Lines of data
■ ■ ■ ■ ■ ■ ■
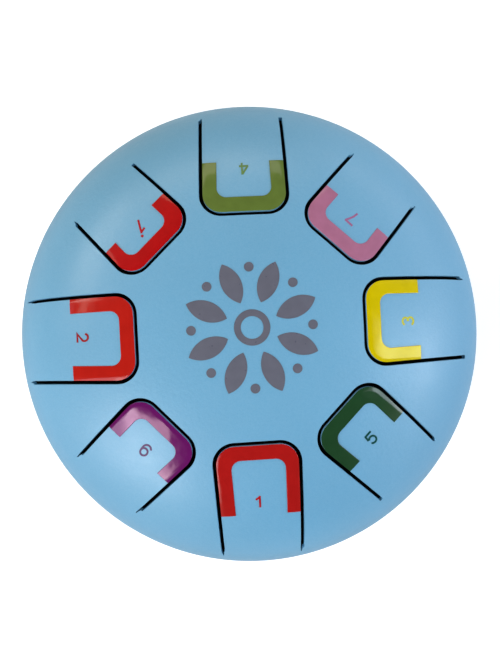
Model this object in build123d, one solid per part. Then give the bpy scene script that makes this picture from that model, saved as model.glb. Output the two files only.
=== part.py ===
from build123d import *
from collections import namedtuple
import math
import os

# Eight-note steel tongue drum, small hand size, in mm.
# Frame: origin on the table, at the centre of the ring of feet; +Z up through the crown;
# note 1 points to -Y (towards the player) and note 3 to +X.

# ------------------------------------------------------------------ shells
RIM_R = 76.0            # outer radius at the rim seam
RIM_Z = 45.0            # height of the rim seam above the table
SHEET = 1.2             # steel sheet thickness of both shells
CROWN_RISE = 40.0       # crown height above the rim seam
CROWN_POWER = 2.3       # superellipse power of the dome profile (2 would be an ellipse)
CROWN_STEPS = 34        # spans of the dome profile
INNER_END_RISE = 0.02   # the dome's inner face is sampled down to this height above the seam
INNER_CLEARANCE = 0.4   # least height of its sampled points above the weld root

BASE_Z = 7.0            # underside of the flat base above the table
BASE_TOP_Z = BASE_Z + SHEET
BASE_FLAT_R = 42.0      # radius where the flat base starts to curve up
BOWL_POWER = 2.2        # superellipse power of the lower bowl's side
BOWL_STEPS = 26         # spans of the bowl profile
BOWL_CLEARANCE = 0.5    # least drop of its sampled points below its top edge
SOUND_HOLE_R = 20.0     # central port in the base

WELD_ROOT = 0.10        # half width of the weld gap at the inner face
WELD_FACE = 0.35        # half width of the weld gap at the outer face
WELD_CROWN = 0.15       # how far the bead stands proud of the rim
WELD_CROWN_HALF = WELD_FACE * 0.45  # half width of the bead's flat crown

# ------------------------------------------------------------------ feet
FOOT_COUNT = 4
FOOT_START = 45         # direction of foot 1, degrees
FOOT_RING_R = 32.0      # radius of the circle of feet
FOOT_R = 6.5            # foot head radius
FOOT_STEM_R = 2.4       # stem radius
FOOT_HOLE_R = 2.5       # hole in the base for the stem
FOOT_HOLE_OVERCUT = 1.0  # how far the hole cutter passes each face of the sheet
FOOT_BARB_R = 3.2       # barb that locks above the sheet
FOOT_BARB_RIM = 0.8     # height of the barb's straight rim
FOOT_TIP_R = 1.5        # flat tip of the barb
FOOT_TIP_RISE = 3.2     # height of that tip above the sheet

# ------------------------------------------------------------------ tongues
SLIT = 1.2              # laser slit width
HALF_SLIT = SLIT / 2
SLIT_CORNER_R = 6.4     # centreline radius of the slit at the tongue's tip
WIDTH_REF = 50.0        # distance from the centre where a tongue's half width is given
WIDTH_SLOPE = -0.022    # change of half width per mm outwards
ROOT_GAP = 0.04         # running gap across the flexing root line
SLIT_OVERLAP = 0.2      # how far a slit end reaches back inside the root line

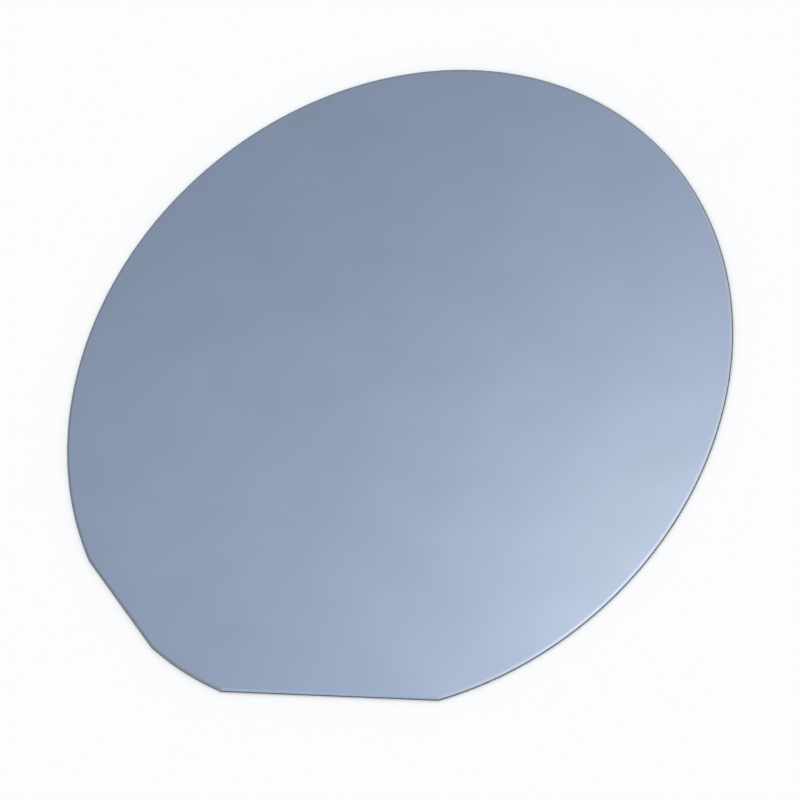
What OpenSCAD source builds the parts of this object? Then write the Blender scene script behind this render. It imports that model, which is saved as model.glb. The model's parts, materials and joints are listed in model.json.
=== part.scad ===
■ ■ ■ ■ ■ ■ ■
• _Exercise directions_
Pull out each line of the listing that holds the string "from".

• _Answer to the exercise_
Model this object in build123d, one solid per part. Then give the bpy scene script that makes this picture from that model, saved as model.glb. Output the two files only.
from build123d import *
from collections import namedtuple
WIDTH_REF = 50.0        # distance from the centre where a tongue's half width is given